* What you are asked to do
Copy out each line that has "frame" in it.

* Exercise material
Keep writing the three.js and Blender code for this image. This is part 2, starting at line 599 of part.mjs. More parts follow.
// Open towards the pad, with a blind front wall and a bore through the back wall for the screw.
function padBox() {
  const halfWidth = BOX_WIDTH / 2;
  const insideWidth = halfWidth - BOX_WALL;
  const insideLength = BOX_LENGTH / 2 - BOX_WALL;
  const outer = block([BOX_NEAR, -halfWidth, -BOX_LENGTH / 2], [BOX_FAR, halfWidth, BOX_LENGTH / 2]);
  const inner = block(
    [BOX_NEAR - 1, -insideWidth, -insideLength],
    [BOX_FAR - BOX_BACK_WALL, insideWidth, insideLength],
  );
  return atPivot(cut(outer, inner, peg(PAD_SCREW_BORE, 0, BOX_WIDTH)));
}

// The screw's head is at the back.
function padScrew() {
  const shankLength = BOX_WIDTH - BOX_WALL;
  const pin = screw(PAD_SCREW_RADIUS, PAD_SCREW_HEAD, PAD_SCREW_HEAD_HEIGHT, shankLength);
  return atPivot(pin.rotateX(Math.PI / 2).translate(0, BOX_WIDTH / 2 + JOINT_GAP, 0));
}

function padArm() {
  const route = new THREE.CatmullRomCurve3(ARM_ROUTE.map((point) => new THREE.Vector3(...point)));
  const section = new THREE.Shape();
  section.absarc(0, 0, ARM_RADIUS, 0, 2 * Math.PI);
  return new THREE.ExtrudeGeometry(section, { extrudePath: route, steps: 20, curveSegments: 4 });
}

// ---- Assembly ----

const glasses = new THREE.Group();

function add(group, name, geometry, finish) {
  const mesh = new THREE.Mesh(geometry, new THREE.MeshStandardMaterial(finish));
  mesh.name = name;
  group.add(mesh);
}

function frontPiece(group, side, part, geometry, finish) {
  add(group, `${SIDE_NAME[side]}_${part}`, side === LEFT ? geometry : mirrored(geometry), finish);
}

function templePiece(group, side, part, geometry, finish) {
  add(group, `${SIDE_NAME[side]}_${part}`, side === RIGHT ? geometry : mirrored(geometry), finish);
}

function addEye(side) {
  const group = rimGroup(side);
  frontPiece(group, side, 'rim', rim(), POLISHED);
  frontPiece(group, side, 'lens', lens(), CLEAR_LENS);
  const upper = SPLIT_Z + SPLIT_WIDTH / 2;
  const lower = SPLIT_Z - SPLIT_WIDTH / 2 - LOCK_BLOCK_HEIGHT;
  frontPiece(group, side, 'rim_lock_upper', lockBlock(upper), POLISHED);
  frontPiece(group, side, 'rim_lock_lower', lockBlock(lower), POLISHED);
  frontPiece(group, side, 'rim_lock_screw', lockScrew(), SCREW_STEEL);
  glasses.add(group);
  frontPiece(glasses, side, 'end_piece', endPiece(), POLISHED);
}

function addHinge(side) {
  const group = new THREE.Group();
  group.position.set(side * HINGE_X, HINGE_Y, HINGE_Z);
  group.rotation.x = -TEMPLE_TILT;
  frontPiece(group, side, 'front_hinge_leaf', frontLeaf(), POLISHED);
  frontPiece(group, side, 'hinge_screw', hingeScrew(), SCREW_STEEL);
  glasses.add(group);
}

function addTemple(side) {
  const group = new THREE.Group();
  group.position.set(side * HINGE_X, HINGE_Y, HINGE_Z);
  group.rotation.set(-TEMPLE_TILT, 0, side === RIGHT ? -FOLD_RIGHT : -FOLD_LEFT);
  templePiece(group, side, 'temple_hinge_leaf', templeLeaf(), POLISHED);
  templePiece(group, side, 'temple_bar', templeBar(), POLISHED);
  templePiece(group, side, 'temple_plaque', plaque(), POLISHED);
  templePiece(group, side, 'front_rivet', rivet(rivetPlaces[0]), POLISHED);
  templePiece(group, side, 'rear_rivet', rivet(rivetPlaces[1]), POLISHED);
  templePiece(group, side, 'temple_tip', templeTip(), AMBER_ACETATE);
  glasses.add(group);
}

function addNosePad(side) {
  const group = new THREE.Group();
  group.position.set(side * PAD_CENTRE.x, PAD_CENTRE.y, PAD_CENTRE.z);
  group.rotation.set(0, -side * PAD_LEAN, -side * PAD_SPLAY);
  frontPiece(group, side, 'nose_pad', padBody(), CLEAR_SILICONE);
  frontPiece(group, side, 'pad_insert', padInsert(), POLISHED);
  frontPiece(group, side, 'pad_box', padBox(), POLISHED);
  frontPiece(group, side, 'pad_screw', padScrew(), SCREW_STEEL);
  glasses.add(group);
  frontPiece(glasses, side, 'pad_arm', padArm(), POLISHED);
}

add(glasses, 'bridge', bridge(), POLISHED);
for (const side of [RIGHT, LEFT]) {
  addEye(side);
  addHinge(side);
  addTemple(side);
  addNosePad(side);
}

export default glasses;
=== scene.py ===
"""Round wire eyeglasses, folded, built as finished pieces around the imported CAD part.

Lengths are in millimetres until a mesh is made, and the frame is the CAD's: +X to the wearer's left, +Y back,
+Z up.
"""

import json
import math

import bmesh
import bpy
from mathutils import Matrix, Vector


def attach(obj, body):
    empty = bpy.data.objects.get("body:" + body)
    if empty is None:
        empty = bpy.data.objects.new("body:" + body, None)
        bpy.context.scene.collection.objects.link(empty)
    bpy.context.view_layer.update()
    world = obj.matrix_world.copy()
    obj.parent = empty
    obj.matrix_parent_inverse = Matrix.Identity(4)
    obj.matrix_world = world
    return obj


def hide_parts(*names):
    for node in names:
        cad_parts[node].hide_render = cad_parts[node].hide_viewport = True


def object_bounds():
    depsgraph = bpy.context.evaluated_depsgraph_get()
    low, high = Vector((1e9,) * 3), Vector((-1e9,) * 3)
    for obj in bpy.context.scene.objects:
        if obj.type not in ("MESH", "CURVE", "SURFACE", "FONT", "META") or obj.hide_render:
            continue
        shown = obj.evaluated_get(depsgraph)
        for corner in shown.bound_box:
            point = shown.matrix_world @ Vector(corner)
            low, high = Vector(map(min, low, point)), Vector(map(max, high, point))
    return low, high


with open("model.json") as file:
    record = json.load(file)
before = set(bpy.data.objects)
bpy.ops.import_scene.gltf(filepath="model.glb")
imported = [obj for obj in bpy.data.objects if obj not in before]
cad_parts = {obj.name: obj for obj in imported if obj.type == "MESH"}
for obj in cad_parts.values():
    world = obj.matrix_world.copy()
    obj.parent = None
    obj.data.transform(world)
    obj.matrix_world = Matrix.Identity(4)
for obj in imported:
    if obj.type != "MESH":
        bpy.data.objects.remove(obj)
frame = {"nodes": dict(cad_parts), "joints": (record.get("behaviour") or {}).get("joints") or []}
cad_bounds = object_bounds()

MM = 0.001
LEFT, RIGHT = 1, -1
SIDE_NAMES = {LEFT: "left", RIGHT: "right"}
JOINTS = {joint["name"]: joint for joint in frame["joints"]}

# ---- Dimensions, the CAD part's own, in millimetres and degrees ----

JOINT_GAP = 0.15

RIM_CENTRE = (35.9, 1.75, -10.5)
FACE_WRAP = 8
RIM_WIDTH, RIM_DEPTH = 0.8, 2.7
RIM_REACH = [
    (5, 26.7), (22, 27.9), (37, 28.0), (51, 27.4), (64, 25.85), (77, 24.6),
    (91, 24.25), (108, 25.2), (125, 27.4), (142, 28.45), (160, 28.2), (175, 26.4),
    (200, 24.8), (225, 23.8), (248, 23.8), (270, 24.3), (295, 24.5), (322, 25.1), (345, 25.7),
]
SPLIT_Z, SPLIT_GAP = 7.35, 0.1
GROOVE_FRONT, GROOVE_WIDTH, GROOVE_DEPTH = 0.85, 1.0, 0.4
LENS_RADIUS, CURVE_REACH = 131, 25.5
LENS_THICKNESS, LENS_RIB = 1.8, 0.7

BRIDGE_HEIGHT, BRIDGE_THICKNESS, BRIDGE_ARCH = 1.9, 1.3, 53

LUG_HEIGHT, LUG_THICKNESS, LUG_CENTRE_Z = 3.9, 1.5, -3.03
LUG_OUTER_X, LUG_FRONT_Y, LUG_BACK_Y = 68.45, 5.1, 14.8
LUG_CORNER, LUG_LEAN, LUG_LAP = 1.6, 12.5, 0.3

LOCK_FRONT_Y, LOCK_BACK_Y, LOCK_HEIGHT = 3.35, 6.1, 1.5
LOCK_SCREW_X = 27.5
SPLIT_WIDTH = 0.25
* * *
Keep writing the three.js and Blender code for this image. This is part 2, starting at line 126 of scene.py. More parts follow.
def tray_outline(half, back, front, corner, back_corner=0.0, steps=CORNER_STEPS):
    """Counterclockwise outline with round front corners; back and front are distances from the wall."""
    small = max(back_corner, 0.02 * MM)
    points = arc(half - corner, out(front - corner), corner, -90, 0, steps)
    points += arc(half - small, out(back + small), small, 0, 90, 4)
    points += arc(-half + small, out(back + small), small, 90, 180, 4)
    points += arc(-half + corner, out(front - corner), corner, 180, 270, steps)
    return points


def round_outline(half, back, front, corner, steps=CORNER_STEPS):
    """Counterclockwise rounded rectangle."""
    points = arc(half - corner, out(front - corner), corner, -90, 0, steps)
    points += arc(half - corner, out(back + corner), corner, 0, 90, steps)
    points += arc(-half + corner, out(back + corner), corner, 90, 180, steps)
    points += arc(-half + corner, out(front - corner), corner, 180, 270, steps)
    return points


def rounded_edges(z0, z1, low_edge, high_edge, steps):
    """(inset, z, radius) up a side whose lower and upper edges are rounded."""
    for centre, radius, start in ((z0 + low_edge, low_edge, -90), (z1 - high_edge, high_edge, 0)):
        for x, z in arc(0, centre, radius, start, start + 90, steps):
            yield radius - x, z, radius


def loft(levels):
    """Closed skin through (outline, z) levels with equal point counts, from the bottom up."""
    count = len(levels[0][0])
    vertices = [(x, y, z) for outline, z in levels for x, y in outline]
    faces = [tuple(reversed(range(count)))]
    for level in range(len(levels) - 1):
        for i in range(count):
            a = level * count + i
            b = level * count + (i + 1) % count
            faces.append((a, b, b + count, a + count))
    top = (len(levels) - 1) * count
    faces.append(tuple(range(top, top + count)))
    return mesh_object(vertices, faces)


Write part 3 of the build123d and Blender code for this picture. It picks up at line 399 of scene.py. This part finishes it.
...
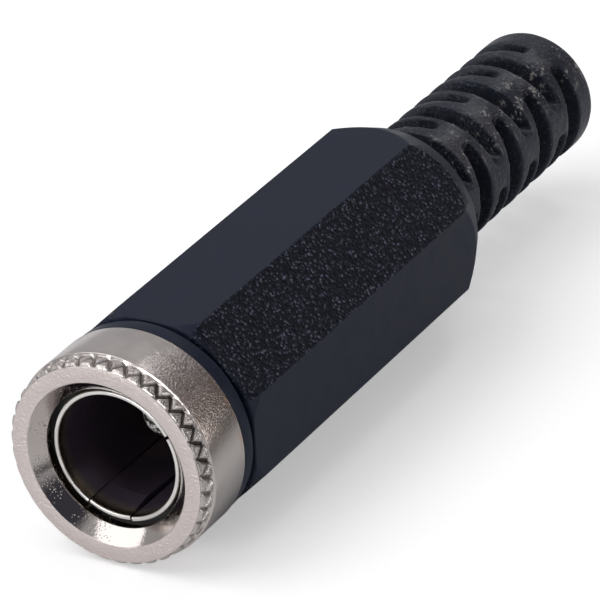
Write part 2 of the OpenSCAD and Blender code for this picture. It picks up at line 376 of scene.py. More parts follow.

* Answer
Lengths are in millimetres until a mesh is made, and the frame is the CAD's: +X to the wearer's left, +Y back,
frame = {"nodes": dict(cad_parts), "joints": (record.get("behaviour") or {}).get("joints") or []}
JOINTS = {joint["name"]: joint for joint in frame["joints"]}